Beißender Qualm wabert über den Maidan. In dicken Wolken quillt er aus den Blechrohren der Feldküchen und Schlafzelte. Die Schwaden mischen sich mit dem Geruch von kaltem Rauch, der aus dem rußgeschwärzten Gemäuer des Gewerkschaftshauses dringt. Das markante Gebäude an der Nordseite des Kiewer Unabhängigkeitsplatzes war während der Straßenschlachten Ende Februar in Flammen aufgegangen.

Scharfschützen hatten damals in die Menschenmenge gefeuert. Die Erinnerung daran ist bis heute hellwach. Tausende Blumensträuße liegen im Dreck der Straßen. Anspannung und Unsicherheit sind nicht gewichen.

Auch drei Wochen nach dem Sturz von Präsident Viktor Janukowitsch harren auf dem Maidan Hunderte kampfbereite Menschen aus. Sie wollen bleiben, "bis die Demokratie in unserem Land endgültig gesiegt hat". So erklärt es der 23-jährige Juri, der aus einem kleinen Ort bei Lemberg in der Westukraine stammt. Wann die Demokratie gesiegt haben wird, kann der hagere junge Mann nicht sagen. "Putin ist alles zuzutrauen", orakelt er. Russlands Präsident Wladimir Putin ist zum Hauptfeind der Revolutionäre geworden. Der Kremlchef hat Truppen auf die Krim geschickt und dort einer Marionettenregierung zur Macht verholfen. Morgen sollen die 2,4 Millionen Bewohner der Halbinsel über die Abspaltung abstimmen und damit einen Anschluss an Russland ermöglichen.

Schreckensszenario

Beobachter gehen von einer Mehrheit für die Eingliederung aus. Das moskautreue Scheinparlament hat bereits die Unabhängigkeit erklärt. Die westliche Staatengemeinschaft spricht von Annexion, einem völkerrechtswidrigen Gewaltakt. Juri sieht es genauso. "Putin raubt uns die Krim, und danach lässt er seine Panzer in den Osten der Ukraine einrollen", prophezeit der Mann.

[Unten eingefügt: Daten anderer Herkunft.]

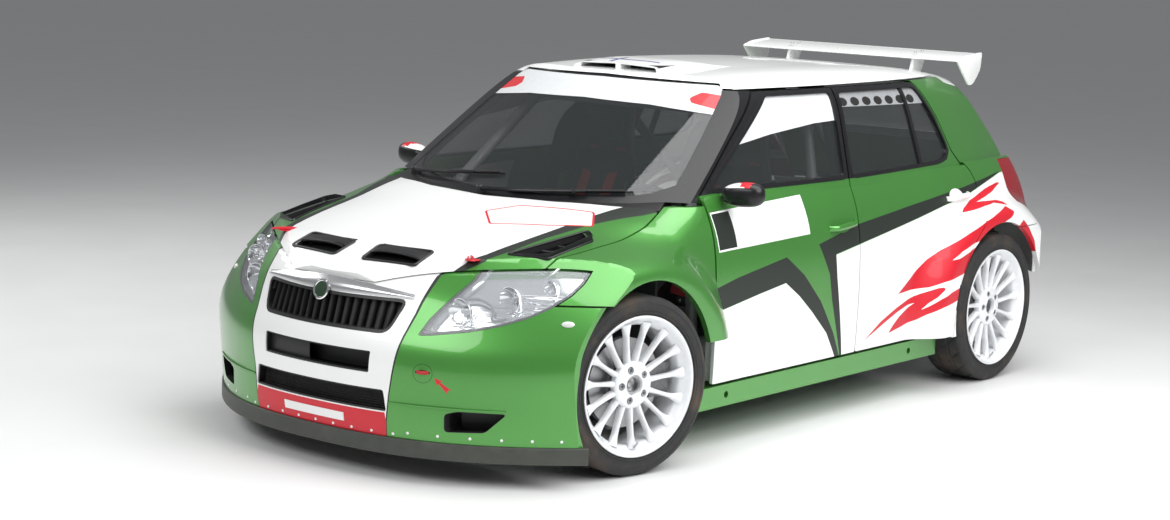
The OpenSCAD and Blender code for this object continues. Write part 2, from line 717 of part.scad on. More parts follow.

Das ist die Angst, die auch in Europas Hauptstädten und Washington umgeht. Was wird aus den ostukrainischen Industriezentren Charkiw, Donezk und Dnipropetrowsk? In Donezk kam es zu Zusammenstößen zwischen prorussischen und regierungstreuen Kräften. Ein Mann starb. Gestern warnte Moskau, Kiew hätte "die Lage nicht mehr unter Kontrolle". Vorwand für eine Invasion? Russische Panzer "könnten in wenigen Stunden in Kiew sein", erklärt der Chef des Nationalen Sicherheitsrates der ukrainischen Übergangsregierung, Andri Parubi.

Auf dem Maidan sind die verbliebenen Revolutionäre bereit, für die Freiheit ihres Landes zu sterben. So zumindest lauten die Losungen der Banner, die über den Barrikaden wehen. "Meine Freunde sind unterwegs in den Osten", erklärt Juri. Die militärisch machtlosen neuen Machthaber haben eine Nationalgarde gegründet, die ihre bis zu 60.000 Kämpfer vor allem aus den "Selbstverteidigern" des Maidan rekrutiert, der Samoobrona, deren Befehlshaber Parubi war.

Parubi war es auch, der mit dem Anführer des ultranationalistischen Rechten Sektors, Dmitri Jarosch, jenes Abkommen torpedierte, das die gemäßigte Opposition mit Janukowitsch geschlossen hatte. Es ist dieser Flügel der ukrainischen Revolution, der es dem Kreml leicht macht, die neue Führung in Kiew propagandistisch als "Bande faschistischer Verbrecher" zu geißeln und sich ein Eingreifen im Osten der Ukraine offen zu halten.

An der Grenze hat die russische Armee mehrere Tausend Soldaten und schweres Gerät stationiert. Die russische Agentur Interfax berichtete von 4000 Soldaten. Parubi spricht von 80.000 bewaffneten Kämpfern in Grenznähe sowie von 270 Panzern, 380 Artilleriegeschützen und 18 Raketenwerfern. Das Wort vom Tod für die Freiheit bekommt vor diesem Hintergrund eine sehr reale Bedeutung.